→ Information shown:

= = = =

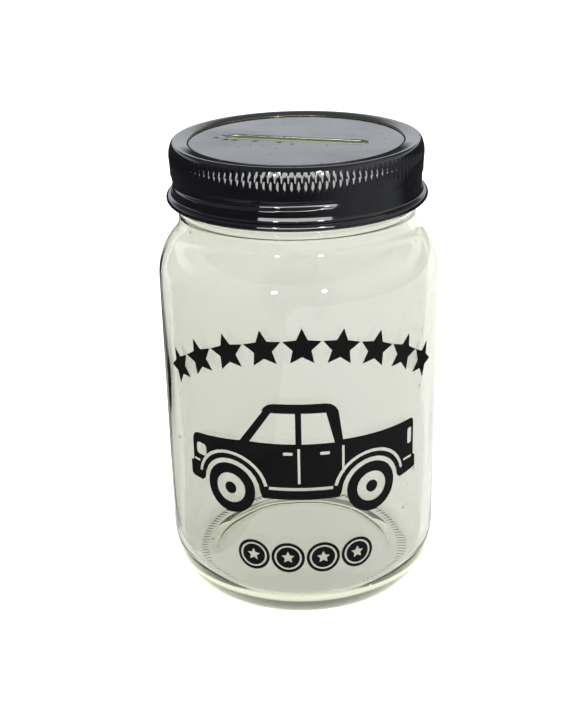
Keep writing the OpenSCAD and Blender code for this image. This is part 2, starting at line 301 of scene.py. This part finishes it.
def skin(name, r, z, a, closed=False, pole_start=None, pole_end=None, attribute=None):
    """A mesh over rows and columns of points (r cos a, r sin a, z). Columns join round the axis. Rows join
    end to end if closed; otherwise each open end is closed with a fan round a point on the axis."""
    rows, cols = r.shape
    points = np.stack([r * np.cos(a), r * np.sin(a), z], axis=-1).reshape(-1, 3)
    index = np.arange(rows * cols).reshape(rows, cols)
    here = index if closed else index[:-1]
    above = np.roll(index, -1, axis=0) if closed else index[1:]
    quads = np.stack([here, np.roll(here, -1, 1), np.roll(above, -1, 1), above], axis=-1).reshape(-1, 4)
    fans = []
    for height, ring, flip in ((pole_start, index[0], True), (pole_end, index[-1], False)):
        if height is not None:
            points = np.concatenate([points, [[0, 0, height]]])
            pole = np.full(cols, len(points) - 1)
            fan = [np.roll(ring, -1), ring, pole] if flip else [ring, np.roll(ring, -1), pole]
            fans.append(np.stack(fan, axis=-1))
    faces = [quads] + fans
    mesh = bpy.data.meshes.new(name)
    mesh.vertices.add(len(points))
    mesh.vertices.foreach_set("co", points.ravel())
    corner_lists = [f.ravel() for f in faces]
    counts = np.concatenate([np.full(len(f), f.shape[1]) for f in faces])
    mesh.loops.add(int(counts.sum()))
    mesh.loops.foreach_set("vertex_index", np.concatenate(corner_lists))
    mesh.polygons.add(len(counts))
    mesh.polygons.foreach_set("loop_start", np.concatenate([[0], np.cumsum(counts)[:-1]]))
    mesh.polygons.foreach_set("use_smooth", np.ones(len(counts), bool))
    mesh.update(calc_edges=True)
    mesh.validate()
    if attribute is not None:
        label, values = attribute
        layer = mesh.attributes.new(label, "FLOAT", "POINT")
        extra = np.zeros(len(points) - rows * cols)
        layer.data.foreach_set("value", np.concatenate([values.ravel(), extra]))
    piece = bpy.data.objects.new(name, mesh)
    bpy.context.scene.collection.objects.link(piece)
    return piece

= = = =

→ Goal: Determine how many lines include the word "scene" and report that number by itself.

→ Written response: 2